Partisan Gerrymandering is undemocratic

Caitlin Deerwester, News and Opinions Editor

Partisan gerrymandering should be illegal because it takes away citizens’ right to choose their congressional representatives, but instead, they choose their voters.
Gerrymandering is when a politician redraws a district of voters so that their party is supported by 51% of the population and then keep the other party in a couple districts, this allows that politician to gain more power without the votes.
“Congressional gerrymandering should be banned in the United States because it goes against the American principles of a free democracy,” wrote the Huffington Post on October 18.

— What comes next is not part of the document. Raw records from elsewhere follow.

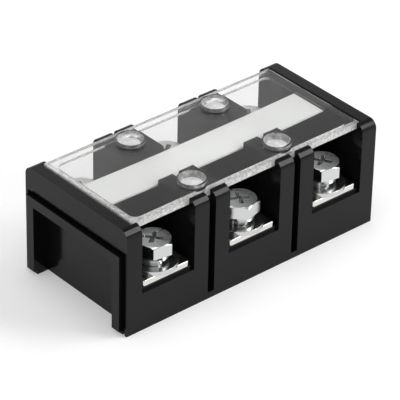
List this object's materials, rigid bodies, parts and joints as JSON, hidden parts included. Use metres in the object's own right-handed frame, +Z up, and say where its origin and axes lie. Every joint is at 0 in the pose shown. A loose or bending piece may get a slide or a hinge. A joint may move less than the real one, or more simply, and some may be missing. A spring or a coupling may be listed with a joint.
{
  "type": "barrier terminal strip",
  "caption": "Row of screw terminals in a black moulded base with open wire entries on both sides, a white marking strip and a clear lift-off cover.",
  "frame": {"origin": "centre of the overall box, on the mounting surface", "axes": "+X along the row of poles with the joining pad at the low end, front face to -Y, +Z up from the mounting surface"},
  "size_m": [0.0922, 0.0448, 0.0348],
  "materials": {
    "black_plastic": "glossy",
    "clear_plastic": "clear and glossy",
    "white_plastic": "matte",
    "plated_bar": "bright nickel plate",
    "plated_steel": "bright zinc plate"
  },
  "bodies": {
    "base": {"housing": "black_plastic", "marking_strip": "white_plastic", "terminal_bar_1": "plated_bar", "terminal_bar_2": "plated_bar", "terminal_bar_3": "plated_bar", "nut_front_1": "plated_steel", "nut_front_2": "plated_steel", "nut_front_3": "plated_steel", "nut_rear_1": "plated_steel", "nut_rear_2": "plated_steel", "nut_rear_3": "plated_steel"},
    "washers_front_1": {"spring_washer_front_1": "plated_steel", "flat_washer_front_1": "plated_steel"},
    "screw_front_1": {"screw_front_1": "plated_steel"},
    "washers_front_2": {"spring_washer_front_2": "plated_steel", "flat_washer_front_2": "plated_steel"},
    "screw_front_2": {"screw_front_2": "plated_steel"},
    "washers_front_3": {"spring_washer_front_3": "plated_steel", "flat_washer_front_3": "plated_steel"},
    "screw_front_3": {"screw_front_3": "plated_steel"},
    "washers_rear_1": {"spring_washer_rear_1": "plated_steel", "flat_washer_rear_1": "plated_steel"},
    "screw_rear_1": {"screw_rear_1": "plated_steel"},
    "washers_rear_2": {"spring_washer_rear_2": "plated_steel", "flat_washer_rear_2": "plated_steel"},
    "screw_rear_2": {"screw_rear_2": "plated_steel"},
    "washers_rear_3": {"spring_washer_rear_3": "plated_steel", "flat_washer_rear_3": "plated_steel"},
    "screw_rear_3": {"screw_rear_3": "plated_steel"},
    "cover": {"cover": "clear_plastic"}
  },
  "joints": [
    {"name": "screw_front_1_rise", "type": "slide", "parent": "base", "child": "washers_front_1", "axis": [0, 0, 1], "range_m": [0, 0.007]},
    {"name": "screw_front_1_turn", "type": "hinge", "parent": "washers_front_1", "child": "screw_front_1", "pos_m": [-0.03035, -0.0155, 0.01929], "axis": [0, 0, 1], "range_deg": [0, 2524]},
    {"name": "screw_front_2_rise", "type": "slide", "parent": "base", "child": "washers_front_2", "axis": [0, 0, 1], "range_m": [0, 0.007]},
    {"name": "screw_front_2_turn", "type": "hinge", "parent": "washers_front_2", "child": "screw_front_2", "pos_m": [0.00065, -0.0155, 0.01929], "axis": [0, 0, 1], "range_deg": [0, 2524]},
    {"name": "screw_front_3_rise", "type": "slide", "parent": "base", "child": "washers_front_3", "axis": [0, 0, 1], "range_m": [0, 0.007]},
    {"name": "screw_front_3_turn", "type": "hinge", "parent": "washers_front_3", "child": "screw_front_3", "pos_m": [0.03165, -0.0155, 0.01929], "axis": [0, 0, 1], "range_deg": [0, 2524]},
    {"name": "screw_rear_1_rise", "type": "slide", "parent": "base", "child": "washers_rear_1", "axis": [0, 0, 1], "range_m": [0, 0.007]},
    {"name": "screw_rear_1_turn", "type": "hinge", "parent": "washers_rear_1", "child": "screw_rear_1", "pos_m": [-0.03035, 0.0155, 0.01929], "axis": [0, 0, 1], "range_deg": [0, 2524]},
    {"name": "screw_rear_2_rise", "type": "slide", "parent": "base", "child": "washers_rear_2", "axis": [0, 0, 1], "range_m": [0, 0.007]},
    {"name": "screw_rear_2_turn", "type": "hinge", "parent": "washers_rear_2", "child": "screw_rear_2", "pos_m": [0.00065, 0.0155, 0.01929], "axis": [0, 0, 1], "range_deg": [0, 2524]},
    {"name": "screw_rear_3_rise", "type": "slide", "parent": "base", "child": "washers_rear_3", "axis": [0, 0, 1], "range_m": [0, 0.007]},
    {"name": "screw_rear_3_turn", "type": "hinge", "parent": "washers_rear_3", "child": "screw_rear_3", "pos_m": [0.03165, 0.0155, 0.01929], "axis": [0, 0, 1], "range_deg": [0, 2524]},
    {"name": "cover_lift", "type": "slide", "parent": "base", "child": "cover", "axis": [0, 0, 1], "range_m": [0, 0.012]}
  ],
  "couplings": [
    {"joint": "screw_front_1_turn", "follows": "screw_front_1_rise", "rad_per_m": 6283.2},
    {"joint": "screw_front_2_turn", "follows": "screw_front_2_rise", "rad_per_m": 6283.2},
    {"joint": "screw_front_3_turn", "follows": "screw_front_3_rise", "rad_per_m": 6283.2},
    {"joint": "screw_rear_1_turn", "follows": "screw_rear_1_rise", "rad_per_m": 6283.2},
    {"joint": "screw_rear_2_turn", "follows": "screw_rear_2_rise", "rad_per_m": 6283.2},
    {"joint": "screw_rear_3_turn", "follows": "screw_rear_3_rise", "rad_per_m": 6283.2}
  ]
}
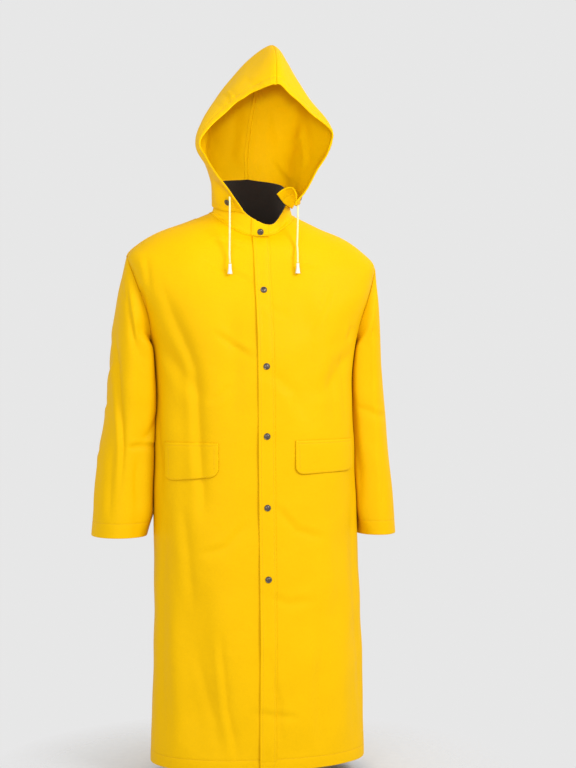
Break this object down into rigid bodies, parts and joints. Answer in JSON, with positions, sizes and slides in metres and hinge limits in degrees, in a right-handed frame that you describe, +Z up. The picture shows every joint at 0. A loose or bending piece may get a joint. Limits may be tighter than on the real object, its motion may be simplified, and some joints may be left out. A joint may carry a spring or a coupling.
{
  "type": "hooded raincoat",
  "caption": "Long hooded raincoat in yellow coated cloth, filled out with no wearer, with a snap front under a fly, a stand collar with dark facing, hip pocket flaps and a hood drawcord.",
  "frame": {"origin": "the middle of the neck, level with the back of the collar seam, where the wearer's neck and shoulders hold the coat up", "axes": "+Z up, from hem to hood; -Y is the front, the way the wearer faces; +X is the wearer's left"},
  "size_m": [0.6966, 0.3257, 1.5922],
  "materials": {
    "yellow_cloth": "satin coating with a fine grain",
    "dark_facing": "matt, finely ribbed",
    "gunmetal_snap": "dark plated, domed",
    "cream_cord": "braided",
    "white_tip": "moulded"
  },
  "bodies": {
    "root": {"back": "yellow_cloth", "back_cape": "yellow_cloth", "collar": "yellow_cloth", "collar_facing": "dark_facing", "collar_tab": "yellow_cloth", "cord_left": "cream_cord", "cord_right": "cream_cord", "cord_tip_left": "white_tip", "cord_tip_right": "white_tip", "fly": "yellow_cloth", "front_left": "yellow_cloth", "front_right": "yellow_cloth", "front_snap_1": "gunmetal_snap", "front_snap_2": "gunmetal_snap", "front_snap_3": "gunmetal_snap", "front_snap_4": "gunmetal_snap", "front_snap_5": "gunmetal_snap", "front_snap_6": "gunmetal_snap", "hood_left": "yellow_cloth", "hood_right": "yellow_cloth", "hood_snap_left_front": "gunmetal_snap", "hood_snap_left_rear": "gunmetal_snap", "hood_snap_right_front": "gunmetal_snap", "hood_snap_right_rear": "gunmetal_snap", "pocket_flap_left": "yellow_cloth", "pocket_flap_right": "yellow_cloth", "sleeve_left": "yellow_cloth", "sleeve_right": "yellow_cloth"}
  },
  "joints": []
}
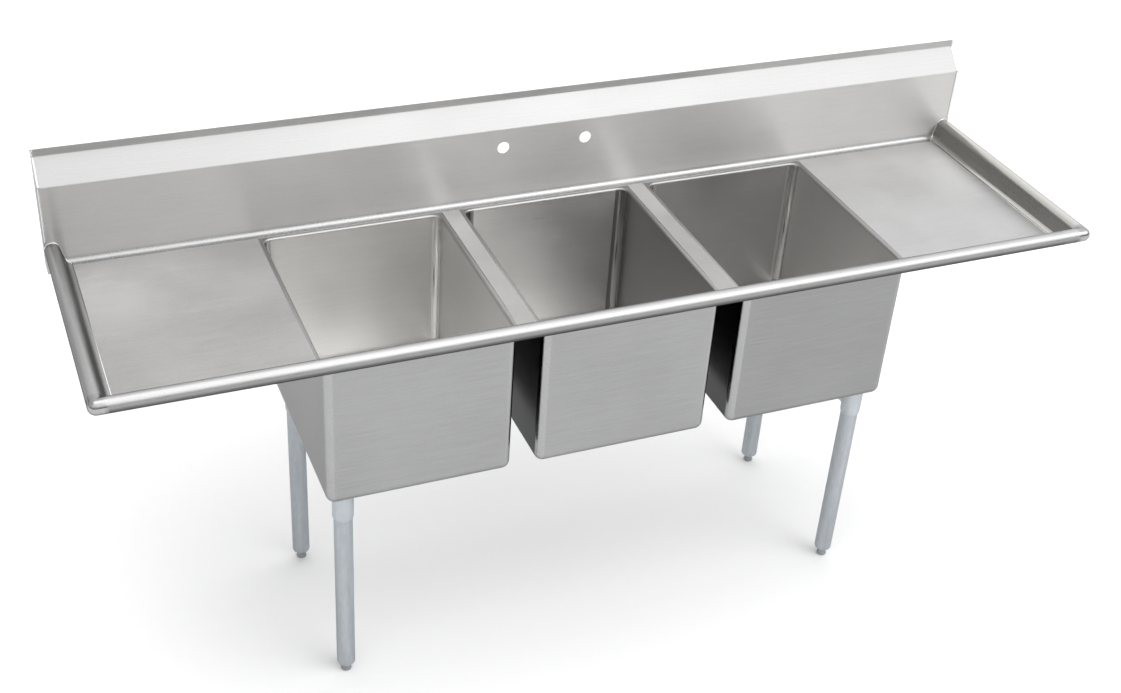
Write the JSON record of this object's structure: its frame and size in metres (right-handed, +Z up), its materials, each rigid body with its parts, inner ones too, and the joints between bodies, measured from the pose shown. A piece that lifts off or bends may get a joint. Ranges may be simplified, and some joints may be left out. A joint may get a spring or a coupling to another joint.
{
  "type": "three compartment sink",
  "caption": "Free-standing stainless sink with deep coved bowls, a drainboard at each end, rolled rims, a high splash with faucet holes and tube legs.",
  "frame": {"origin": "middle of the footprint, on the floor under the feet", "axes": "+X to the right along the wall, +Y from the front rim to the wall, +Z up"},
  "size_m": [2.2548, 0.6444, 1.129],
  "materials": {
    "brushed_steel": "brushed, grain along the length",
    "bowl_steel": "fine satin",
    "polished_steel": "polished",
    "galvanised_steel": "dull zinc coating, bluish grey",
    "foot_metal": "dull zinc coating",
    "screw_steel": "dark oxide",
    "brass": "rough cast",
    "rubber": "matte black"
  },
  "bodies": {
    "sink": {"backsplash": "brushed_steel", "front_rim": "brushed_steel", "splash_end_left": "brushed_steel", "splash_end_right": "brushed_steel", "drainboard_left": "brushed_steel", "drainboard_right": "brushed_steel", "side_rim_left": "brushed_steel", "side_rim_right": "brushed_steel", "rim_corner_left": "brushed_steel", "rim_corner_right": "brushed_steel", "divider_left": "brushed_steel", "divider_right": "brushed_steel", "board_channel_left": "galvanised_steel", "board_channel_right": "galvanised_steel", "left_bowl_wrap": "bowl_steel", "left_bowl_left_wall": "bowl_steel", "left_bowl_right_wall": "bowl_steel", "left_strainer_body": "polished_steel", "left_strainer_gasket": "rubber", "left_strainer_locknut": "brass", "left_tailpiece": "polished_steel", "middle_bowl_wrap": "bowl_steel", "middle_bowl_left_wall": "bowl_steel", "middle_bowl_right_wall": "bowl_steel", "middle_strainer_body": "polished_steel", "middle_strainer_gasket": "rubber", "middle_strainer_locknut": "brass", "middle_tailpiece": "polished_steel", "right_bowl_wrap": "bowl_steel", "right_bowl_left_wall": "bowl_steel", "right_bowl_right_wall": "bowl_steel", "right_strainer_body": "polished_steel", "right_strainer_gasket": "rubber", "right_strainer_locknut": "brass", "right_tailpiece": "polished_steel", "coupling_nuts": "brass", "front_left_gusset": "galvanised_steel", "front_left_leg": "galvanised_steel", "front_left_foot_insert": "foot_metal", "front_right_gusset": "galvanised_steel", "front_right_leg": "galvanised_steel", "front_right_foot_insert": "foot_metal", "rear_left_gusset": "galvanised_steel", "rear_left_leg": "galvanised_steel", "rear_left_foot_insert": "foot_metal", "rear_right_gusset": "galvanised_steel", "rear_right_leg": "galvanised_steel", "rear_right_foot_insert": "foot_metal", "set_screws": "screw_steel"},
    "left_basket": {"left_strainer_basket": "polished_steel", "left_basket_stopper": "rubber"},
    "middle_basket": {"middle_strainer_basket": "polished_steel", "middle_basket_stopper": "rubber"},
    "right_basket": {"right_strainer_basket": "polished_steel", "right_basket_stopper": "rubber"},
    "front_left_foot": {"front_left_foot": "foot_metal"},
    "front_right_foot": {"front_right_foot": "foot_metal"},
    "rear_left_foot": {"rear_left_foot": "foot_metal"},
    "rear_right_foot": {"rear_right_foot": "foot_metal"}
  },
  "joints": [
    {"name": "left_basket_lift", "type": "slide", "parent": "sink", "child": "left_basket", "axis": [0, 0, 1], "range_m": [0, 0.4]},
    {"name": "middle_basket_lift", "type": "slide", "parent": "sink", "child": "middle_basket", "axis": [0, 0, 1], "range_m": [0, 0.4]},
    {"name": "right_basket_lift", "type": "slide", "parent": "sink", "child": "right_basket", "axis": [0, 0, 1], "range_m": [0, 0.4]},
    {"name": "front_left_foot_screw", "type": "slide", "parent": "sink", "child": "front_left_foot", "axis": [0, 0, -1], "range_m": [0, 0.025]},
    {"name": "front_right_foot_screw", "type": "slide", "parent": "sink", "child": "front_right_foot", "axis": [0, 0, -1], "range_m": [0, 0.025]},
    {"name": "rear_left_foot_screw", "type": "slide", "parent": "sink", "child": "rear_left_foot", "axis": [0, 0, -1], "range_m": [0, 0.025]},
    {"name": "rear_right_foot_screw", "type": "slide", "parent": "sink", "child": "rear_right_foot", "axis": [0, 0, -1], "range_m": [0, 0.025]}
  ]
}
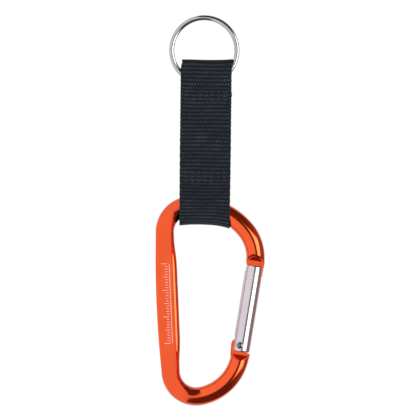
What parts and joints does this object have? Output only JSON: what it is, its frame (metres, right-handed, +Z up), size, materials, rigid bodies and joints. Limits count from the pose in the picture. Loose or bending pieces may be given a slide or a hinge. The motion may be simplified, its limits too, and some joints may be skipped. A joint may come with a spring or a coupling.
{
  "type": "carabiner keyring",
  "caption": "Small snap carabiner with a sprung gate, on a sewn webbing strap with a split ring.",
  "frame": {"origin": "centre of the split ring's eye, from which the keyring hangs", "axes": "+Z up along the hanging strap, +X across the strap towards the gate, -Y towards the front face"},
  "size_m": [0.0412, 0.0092, 0.1472],
  "materials": {
    "nickel": "nickel-plated spring steel, polished",
    "webbing": "dark navy nylon webbing, ribbed weave",
    "thread": "dark navy sewing thread",
    "orange_anodised": "orange anodised, bright satin",
    "clear_anodised": "clear anodised, bright satin",
    "rivet_steel": "domed, dark satin",
    "pin_steel": "turned, plain",
    "spring_steel": "drawn wire"
  },
  "bodies": {
    "ring": {"split_ring": "nickel"},
    "strap_upper": {"webbing_ring_loop": "webbing", "ring_stitching": "thread"},
    "strap_middle": {"webbing_flex_upper": "webbing", "webbing_middle": "webbing", "webbing_flex_lower": "webbing"},
    "strap_lower": {"webbing_bar_loop": "webbing", "bar_stitching": "thread"},
    "carabiner": {"carabiner_frame": "orange_anodised"},
    "gate_arm": {"gate": "clear_anodised", "gate_rivet": "rivet_steel", "gate_spring": "spring_steel"},
    "plunger": {"gate_plunger": "pin_steel"}
  },
  "joints": [
    {"name": "ring_spin", "type": "hinge", "parent": "ring", "child": "strap_upper", "pos_m": [0, 0, 0], "axis": [0, 1, 0], "continuous": true},
    {"name": "upper_flex", "type": "hinge", "parent": "strap_upper", "child": "strap_middle", "pos_m": [0.00054, 0, -0.024], "axis": [0.9999, 0, -0.011], "range_deg": [-90, 90], "deforming": ["webbing_flex_upper"]},
    {"name": "lower_flex", "type": "hinge", "parent": "strap_middle", "child": "strap_lower", "pos_m": [0.00038, 0, -0.0385], "axis": [0.9999, 0, -0.011], "range_deg": [-90, 90], "deforming": ["webbing_flex_lower"]},
    {"name": "bar_slide", "type": "hinge", "parent": "strap_lower", "child": "carabiner", "pos_m": [-0.00414, 0, -0.08395], "axis": [0, 1, 0], "range_deg": [-12, 5], "deforming": ["webbing_bar_loop"]},
    {"name": "gate_swing", "type": "hinge", "parent": "carabiner", "child": "gate_arm", "pos_m": [0.01338, 0, -0.11109], "axis": [0, -1, 0], "range_deg": [0, 30], "stiffness_Nm_per_rad": 0.05, "springref_deg": -34.38},
    {"name": "plunger_slide", "type": "slide", "parent": "gate_arm", "child": "plunger", "axis": [0.1616, 0, 0.9869], "range_m": [0, 0.00045], "deforming": ["gate_spring"]}
  ],
  "couplings": [
    {"joint": "plunger_slide", "follows": "gate_swing", "m_per_rad": 0.0008}
  ]
}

Giving politicians the power to draw districts of voters has allowed the majority party to preserve their power even when most of the votes were for the other party as reported by the Huffington Post.
“And it points to growing concern that two tenets of American democracy — the concepts of majority rule and protecting the rights of minorities — are being supplanted by a third doctrine: the winner takes all,” the New York Times reported.
The New York Times found that Democrats have also used gerrymandering in states like Illinois and Maryland; however, Republican gerrymanders account for half of the 24-seat advantage the party currently holds in the House.
New research into partisan redistricting has brought into question the constitutionality of it and in what ways redistricting could be less partisan and fairer to both sides of the political spectrum.
“Referring to a sheaf of historical research, Judge James A. Wynn of the United States Court of Appeals for the Fourth Circuit wrote that the elections clause allowed states to set procedural rules for elections but did not allow them ‘to disfavor the interests of supporters of a particular candidate or party in drawing congressional districts,” wrote the New York Times.
The focus on new social-science and historical research is meant to woo conservatives on the Supreme Court who have been careful to avoid entangling in political matters.
“Even if the voters overwhelmingly pick one party, with gerrymandering, the other party can still get in power. That is not democracy at all,” the Huffington Post reported on October 18. “Gerrymandering is how the Democrats won a majority of over 1 million more congressional votes than Republicans, in a recent election, but they still lost 33 congressional seats to the GOP. Gerrymandering is completely undemocratic. How can we call a system that completely bypasses the wishes of the voters, a democracy?”